In "Catlin's Tragedy", Hausdoerffer describes the years Catlin spent in Europe as a lecturer and as a showman, the founder of the first Wild West Show. During this time, Catlin brought Indians to Europe who performed for crowds. Many of these Indians died, to Catlin's sorrow. Unlike some other students of Catlin, Hausdoerffer does not find Catlin guilty of exploitation in his European ventures. Rather, he finds Catlin pursuing the same divided attitude towards the Indians that he had shown in the United States. In the final chapter of the book, "Catlin's Fetish", Hausdoerffer tries to summarize his portrayal of Catlin by claiming that Catlin's attitude was based, whether consciously or not, on a commodification of "nature". Following his experiences with the Peale Museum, Catlin tended to objectify nature and Indian cultures rather than as considering them as ongoing living systems with a future.
I thought there was much of value in Hausdoerffer's study. Most importantly, he treats Catlin seriously as a person worth knowing. His basic insight, that Catlin was divided and ambivalent in his attitudes, seems to me unremarkable and correct. Hausdoerffer's book offers good interpretations of some of Catlin's more famous paintings. The discussions setting Catlin's work in the context of other early American painters and writers and of American popular culture are also good and valuable.

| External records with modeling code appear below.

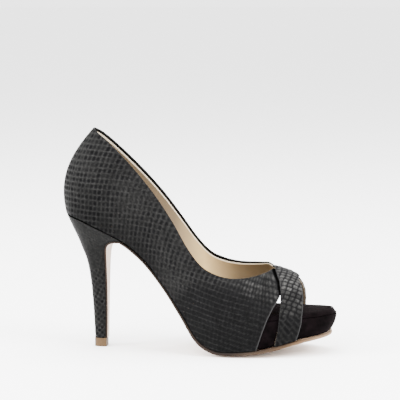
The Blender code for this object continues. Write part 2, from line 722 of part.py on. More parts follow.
def upper_cutters(collection):
    """Cutters for the two windows between the bands and for the toe opening."""
    tip = next(index for index, row in enumerate(WINDOW) if row[1] == max(row[1] for row in WINDOW))
    window = side_outline(WINDOW)
    window = smooth_outline(window[: tip + 1]) + smooth_outline(window[tip:])[1:]
    front = smooth_outline(side_outline(TOE_OPENING))
    beyond = SHOE_LENGTH + CUTTER_REACH
    toe = [*front, (beyond, front[-1][1]), (beyond, front[0][1])]
    slant = WINDOW_SLANT * CUTTER_REACH
    inner_path = [(CUTTER_START, CUTTER_START * WINDOW_SLANT), (CUTTER_REACH, slant)]
    return [
        prism("outer_window_cutter", window, [(-CUTTER_REACH, 0), (-CUTTER_START, 0)], collection),
        prism("inner_window_cutter", window, inner_path, collection),
        prism("toe_cutter", toe, [(-CUTTER_REACH, 0), (0, 0), (CUTTER_REACH, slant)], collection),
    ]


def make_upper(material, collection, cutter_collection):
    """The leather upper: heel, quarters and the two bands that cross over the toes, as one wall.
    The band on top is a step in the wall's outer face."""
    sheet, lift_layer = upper_sheet()
    merge_keeping_lift(sheet, lift_layer)
    sheet.verts.ensure_lookup_table()
    lifts = [vertex[lift_layer] for vertex in sheet.verts]
    mesh = bpy.data.meshes.new("upper_sheet")
    sheet.to_mesh(mesh)
    sheet.free()
    shell = bpy.data.objects.new("upper_shell", mesh)
    collection.objects.link(shell)
    wall = shell.modifiers.new("wall", "SOLIDIFY")
    wall.thickness = UPPER_WALL
    wall.offset = -1
    wall.use_even_offset = True
    wall.thickness_clamp = 1.0
    solid = applied_mesh(shell, "upper_solid")
    bpy.data.objects.remove(shell)
    normals = [vertex.normal.copy() for vertex in mesh.vertices]
    for vertex, normal, lift in zip(solid.vertices, normals, lifts):
        vertex.co += normal * lift
    made = new_object("upper", solid, material, collection)
    for cutter in upper_cutters(cutter_collection):
        cut = made.modifiers.new(cutter.name, "BOOLEAN")
        cut.operation = "DIFFERENCE"
        cut.object = cutter
        cut.solver = "EXACT"
    return made


def new_material(name, colour, roughness, metallic=0.0):
    material = bpy.data.materials.new(name)
    material.use_nodes = True
    shader = material.node_tree.nodes["Principled BSDF"]
    shader.inputs["Base Color"].default_value = (*colour, 1)
    shader.inputs["Roughness"].default_value = roughness
    shader.inputs["Metallic"].default_value = metallic
    material.diffuse_color = (*colour, 1)
    return material


def new_collection(name):
    collection = bpy.data.collections.new(name)
    bpy.context.scene.collection.children.link(collection)
    return collection


def stand_over_origin(collections):
    """Moves everything so that the middle of the shoe's box stands over the origin."""
    graph = bpy.context.evaluated_depsgraph_get()
    corners = []
    for made in collections[0].objects:
        shown = made.evaluated_get(graph).to_mesh()
        corners.extend(vertex.co.copy() for vertex in shown.vertices)
    middle = [(min(c[axis] for c in corners) + max(c[axis] for c in corners)) / 2 for axis in (0, 1)]
    move = Vector((-middle[0], -middle[1], -min(corner.z for corner in corners)))
    for collection in collections:
        for made in collection.objects:
            made.location = move


def main():
    for made in list(bpy.data.objects):
        bpy.data.objects.remove(made)
    shoe = new_collection("peep_toe_pump")
    cutters = new_collection("cutters")
    scale_leather = new_material("black_scale_leather", (0.035, 0.036, 0.038), 0.45)
    suede = new_material("black_suede", (0.012, 0.010, 0.011), 0.95)
    sole_leather = new_material("tan_sole_leather", (0.62, 0.42, 0.28), 0.5)
    tip_rubber = new_material("tan_tip_rubber", (0.50, 0.36, 0.20), 0.6)
    make_outsole(sole_leather, shoe)
    make_platform(suede, shoe)
    make_insole(suede, shoe)
    make_heel(scale_leather, shoe)
    make_top_piece(tip_rubber, shoe)
    make_upper(scale_leather, shoe, cutters)
    stand_over_origin([shoe, cutters])


main()
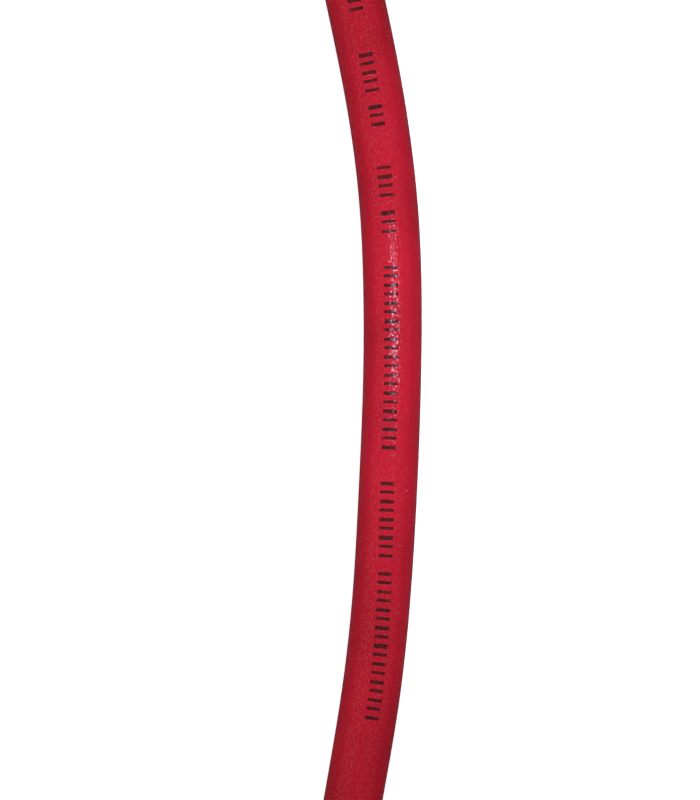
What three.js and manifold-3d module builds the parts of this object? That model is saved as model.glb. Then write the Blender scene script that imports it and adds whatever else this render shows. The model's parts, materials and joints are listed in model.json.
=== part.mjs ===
// A refrigerant charging hose, laid on a level surface: a gently bowed stretch, then a tied coil of one
// and a half turns. One end has a 45 degree brass fitting with a core depressor, the other a straight one.
// Millimetres, +Z up. The route is drawn in a frame of its own, and the last lines move the part so that
// the origin is under the middle of its outline.
import * as THREE from "three";
import * as BufferGeometryUtils from "three/addons/utils/BufferGeometryUtils.js";
import Module from "manifold-3d";

const wasm = await Module();
wasm.setup();

// Clearance between pieces that touch on the real product, and how far a cutting solid runs on
const touchGap = 0.3;
const cutOverrun = 1;

// Hose
const hoseDiameter = 11.5;
const hoseBore = 5;
const hoseSides = 14;
const boreSides = 8;
const hoseSteps = 32;
const tailSteps = 10;

// Coil
const coilMeanRadius = 57.5;
const coilCentre = new THREE.Vector2(53.6, -146.25);
const coilSegments = 60;
const strandArcPoints = 6;
const strandWeldDeg = 28;
const strandsHigh = 2;
const freeStretchEndsAbove = 24;

// Free stretch: its reach beyond the coil's straight lead, and its traced line, from the near mouth on, as
// [distance before the lead, place across, height]
const freeStretchReach = 207.25;
const nearHeadingDeg = 102.3;
const tracedLine = [
  [207.25, -0.56, 8.5],
  [200.25, 0.97, 8.3],
  [180.75, 4.87, 6.4],
  [161.25, 7.41, 6],
  [141.75, 8.28, 5.8],
  [122.25, 8.09, 5.75],
  [102.75, 7.31, 5.75],
  [83.25, 6.1, 5.75],
  [63.75, 3.9, 5.75],
  [44.25, 0.58, 5.75],
  [24.75, -2.4, 5.75],
];

// Tail: places past the coil's middle line, and heights on the way down from the upper strand
const tailReach = 63.5;
const tailPlaces = [36, 47, 56];
const tailHeights = [13, 10.1, 8.8];
const tailTop = 16.1;

// Ferrules
const ferruleLength = 20;
const ferruleWall = 1.3;
const ferruleEndWall = 2;
const ferruleLip = 0.5;
const crimpCount = 3;
const crimpWidth = 2.6;
const crimpDepth = 0.6;
const crimpPitch = 4.8;
const firstCrimp = 4.2;

// Stems
const stemBore = 2.6;
const barbStart = 2;
const barbCount = 4;
const barbPitch = 3.4;
const barbDepth = 0.35;
const neckDiameter = 8;
const straightNeck = 5;
const bentNeckLead = 2.5;
const bentNeckRun = 1.5;
const bendRadius = 12;
const bendDeg = 45;
const flangeThickness = 1.6;

// Nuts, for a 7/16 inch flare thread
const threadDiameter = 11.1;
const threadDepth = 0.35;
const nutDiameter = 17;
const nutLength = 16;
const nutRearWall = 3.6;
const nutCollarDiameter = 13.4;
const nutCollarLength = 2.4;
const nutChamfer = 1.1;
const mouthChamfer = 0.8;

// Gaskets and the core depressor
const gasketThickness = 2.2;
const gasketHole = 5.2;
const depressorThickness = 0.8;
const depressorArmWidth = 1.4;
const depressorPinDiameter = 1.3;
const depressorPinReach = 1.2;

// Tie
const tieThickness = 1.2;
const tieWidth = 7;
const tieLift = 1.5;

// Facets
const turnedSegments = 32;
const smallSegments = 20;
const stemBoreSides = 10;
const bentStemSteps = 10;
const straightStemSteps = 2;

const hoseRadius = hoseDiameter / 2;
const coilHeight = strandsHigh * hoseDiameter;
const neckRadius = neckDiameter / 2;
const socketRadius = threadDiameter / 2 - threadDepth;
const ferruleBoreRadius = hoseRadius + touchGap;
const ferruleRadius = ferruleBoreRadius + ferruleWall;
const hoseInsertion = ferruleLength - ferruleEndWall - touchGap;
const restHeight = nutDiameter / 2;

// Route of the free stretch, from the bent fitting's ferrule to the coil's straight lead
const leadY = coilCentre.y + freeStretchEndsAbove;
const leadX = coilCentre.x - coilMeanRadius;
const [[tracedReach, nearMouthAcross], ...tracedRest] = tracedLine;
const nearMouth = new THREE.Vector3(nearMouthAcross, leadY + freeStretchReach, restHeight);
const nearHeading = heading(nearHeadingDeg);
const freeRoute = [
  nearMouth.clone().addScaledVector(nearHeading, hoseInsertion),
  nearMouth,
  ...tracedRest.map(([before, across, height]) => new THREE.Vector3(
    across,
    leadY + before * freeStretchReach / tracedReach,
    Math.max(height, hoseRadius),
  )),
  new THREE.Vector3(leadX, leadY, hoseRadius),
];

// Route of the tail, off the top of the coil and down to the straight fitting's ferrule
const tailX = coilCentre.x + coilMeanRadius;
const farMouth = new THREE.Vector3(tailX, coilCentre.y + tailReach, restHeight);
const farHeading = heading(90);
const tailRoute = [
  new THREE.Vector3(tailX, coilCentre.y + freeStretchEndsAbove, tailTop),
  ...tailPlaces.map((past, place) => new THREE.Vector3(tailX, coilCentre.y + past, tailHeights[place])),
  farMouth,
  farMouth.clone().addScaledVector(farHeading, hoseInsertion),
];

const rubber = new THREE.MeshStandardMaterial({ color: "#b4242f", roughness: 0.62, metalness: 0 });
const brass = new THREE.MeshStandardMaterial({ color: "#c79a4b", roughness: 0.34, metalness: 1 });
const neoprene = new THREE.MeshStandardMaterial({ color: "#1d1c1b", roughness: 0.7, metalness: 0 });
const strap = new THREE.MeshStandardMaterial({ color: "#26262a", roughness: 0.8, metalness: 0 });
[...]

The difficulties with the book consist of its frequently turgid writing style. In addition, Hausdoerffer is throughout severely critical, if not of Catlin himself, of contemporaries who, Hausdoerffer believes, are all too ready to repeat Catlin's lament by selling short environmental and Native American values in the pursuit of profit. He describes his book, highly obscurely, as an "ethics of nature". An overly polemical tone and unsupported and questionable ideological assumptions of Hausdoerffer's own mar what is otherwise a worthwhile study of an important American painter and writer.